Being in a musical group means being prepared. This requires study at home, from listening to a lot of different kinds of music to practicing your instrument. While it’s expected for a heavy metal player to know how to play power chords, it’s an added bonus if they also know how to play a jazz scale or a hip-hop beat. Versatility adds value, so it’s important to prioritize developing it. This gives yourself, and your band, multiple paths to success.


A group of band students listening to one of the band members in the rehearsal room.

Every band needs someone to set the tone, offer a vision and provide ways to execute it. But being a bandleader is a lot like being the president of the United States. You don’t do much unilaterally. You have a cabinet, constituents, people you listen to and trust. One day, you might have what seems like a good idea. But if the group isn’t on board, then you might have to adjust your strategy. Just as in collaboration, leadership requires lots of listening.

You may even need to take on the role of music director from time to time. For example, you may bring a new song or arrangement to the group. As the other players feel out their parts, you may offer advice on what works and what does not work. That’s fine, as long as you do so respectfully, but you need to be open to what others bring to the table too. You can push for a certain direction, but always make sure you keep an openness to other ideas. Consideration is the lifeblood of a band.

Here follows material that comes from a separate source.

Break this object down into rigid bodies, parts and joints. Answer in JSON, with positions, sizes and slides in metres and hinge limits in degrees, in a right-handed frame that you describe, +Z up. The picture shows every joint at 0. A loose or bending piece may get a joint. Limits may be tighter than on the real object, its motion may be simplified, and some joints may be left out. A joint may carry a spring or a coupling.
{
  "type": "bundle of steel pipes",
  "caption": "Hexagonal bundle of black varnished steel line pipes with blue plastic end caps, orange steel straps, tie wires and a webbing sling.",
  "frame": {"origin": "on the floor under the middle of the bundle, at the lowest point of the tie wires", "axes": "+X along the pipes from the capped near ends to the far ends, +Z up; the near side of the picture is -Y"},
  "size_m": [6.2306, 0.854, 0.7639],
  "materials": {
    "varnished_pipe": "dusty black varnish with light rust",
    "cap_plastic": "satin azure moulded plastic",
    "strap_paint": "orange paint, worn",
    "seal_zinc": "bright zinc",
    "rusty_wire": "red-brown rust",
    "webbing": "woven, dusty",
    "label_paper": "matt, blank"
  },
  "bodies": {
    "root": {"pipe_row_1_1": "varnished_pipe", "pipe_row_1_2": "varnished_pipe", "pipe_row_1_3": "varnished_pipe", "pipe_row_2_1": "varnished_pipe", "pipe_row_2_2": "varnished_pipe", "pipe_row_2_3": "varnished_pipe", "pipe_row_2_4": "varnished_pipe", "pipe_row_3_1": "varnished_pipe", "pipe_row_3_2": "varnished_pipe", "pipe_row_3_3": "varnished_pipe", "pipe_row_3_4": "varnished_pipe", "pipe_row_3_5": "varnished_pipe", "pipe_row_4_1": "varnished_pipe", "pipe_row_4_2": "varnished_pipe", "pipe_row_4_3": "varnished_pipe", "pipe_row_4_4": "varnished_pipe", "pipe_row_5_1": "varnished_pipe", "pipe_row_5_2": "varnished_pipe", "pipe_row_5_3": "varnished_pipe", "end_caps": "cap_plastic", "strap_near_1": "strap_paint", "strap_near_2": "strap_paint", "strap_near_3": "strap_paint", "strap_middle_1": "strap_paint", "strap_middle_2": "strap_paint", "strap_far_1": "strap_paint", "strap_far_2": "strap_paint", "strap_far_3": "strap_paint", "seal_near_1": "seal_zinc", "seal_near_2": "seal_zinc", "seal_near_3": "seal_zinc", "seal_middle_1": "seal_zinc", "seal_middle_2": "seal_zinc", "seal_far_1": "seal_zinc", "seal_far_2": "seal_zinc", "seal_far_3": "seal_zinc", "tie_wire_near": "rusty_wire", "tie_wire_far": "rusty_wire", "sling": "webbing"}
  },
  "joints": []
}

Being in a band is ultimately about improvement. No one is a finished product when they begin any endeavor, so it’s important to take risks and push yourself. The rehearsal room is the perfect place for this kind of work. Experiment, play around, feel free to be silly, try out odd cover tunes. It may seem scary at first, but it can also be the most rewarding part of being in a band. Let yourself be open to these experiences. That’s how you and the group will grow.

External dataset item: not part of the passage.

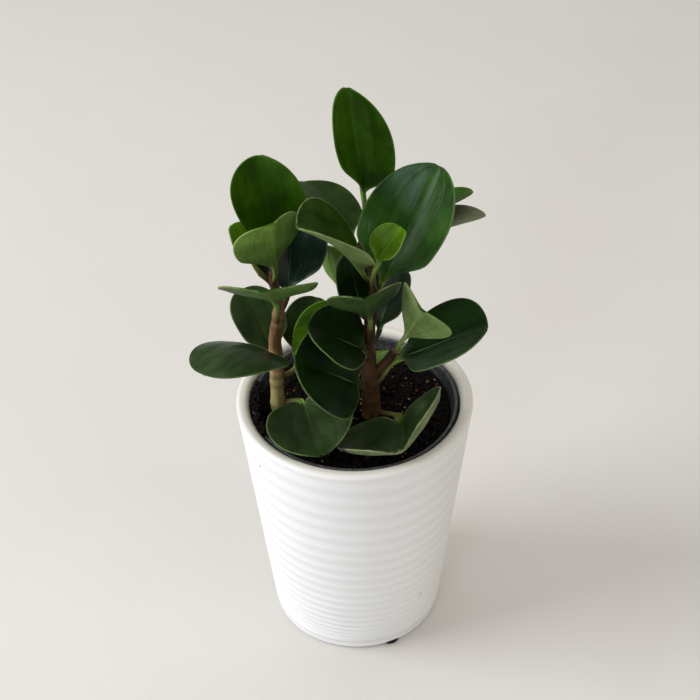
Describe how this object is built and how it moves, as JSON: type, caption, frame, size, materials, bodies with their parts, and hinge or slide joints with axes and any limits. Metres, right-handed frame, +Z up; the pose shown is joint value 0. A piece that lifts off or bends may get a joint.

The above advice will help any musician get off on the right foot when playing in their first band, but here’s some specialized information for those playing particular instruments.

Winds: Trumpets, saxophones, trombones and flutes have long played a major role in myriad soul, blues, pop and rap songs. In those genres, wind instruments can act as either soloists or “backup singers,” providing everything from lilting lead melodies to rhythmic stabs. For that reason, it’s important for wind players to be able to both fit in and to lead at a moment’s notice. If you’re part of a wind section, it’s especially important to have your rhythmic chops down, as the whole idea is for the section to sound like one massive instrument, not a group of individual instruments.

Strings: The same holds true for string sections. Learn to follow your fellow violinists, violists, cellists and bassists. Again, the goal is to sound like one instrument. If you stick out here because you’re coming in early or late, or because you’re holding notes longer or shorter than the others in your ensemble, or because your tuning or intonation isn’t spot-on, you’re not being a team player.

Keyboards: For keyboard players, versatility is crucial. At any given moment, a song may call for twinkling melodies with the right hand or booming octaves with the left hand. (Or both at the same time!) You may be asked to play anything from rapid arpeggios to accentuating chords, or to open a song with operatic poise, or close it with rollicking barrelhouse. A lot is expected, so you must be a kind of musical chameleon.

Guitar: Guitar players should pride themselves on mastery of scales and tonalities just as much as they do on their agility and musical instincts. It may be tempting to show off your abilities, but it’s important for guitarists to be team players too. For example, if you’re playing electric guitar, keep those amp levels down so you don’t overpower your fellow bandmembers.

Bass: The bass player’s job is to bolster the rhythm and underpin the melody. But the trick is to do it subtly. The best basslines are often the ones that audiences feel as much as hear — the notes that hit in the gut. Paradoxically, though, this can make the bass line almost unnoticeable, like a ghost passing through. It’s a tricky balance, but one that can be maintained with a keen ear and an innate rhythmic sense that allows the bassist to lock in with the drummer. And as with guitar players, a bass player must be adept at scales too, since basslines depend on them.

Drums: Needless to say, when it comes to playing drums in a band, keeping accurate time is the top priority. But a sense of drama is also helpful. A drummer should always be looking for places to play tight, tasty fills or highlight musical accents with monumental cymbal crashes. While it’s true that if a drummer’s time falls apart, the band is sure to follow, it’s also true that if the drummer isn’t having fun, no one else will. So let the kit groove!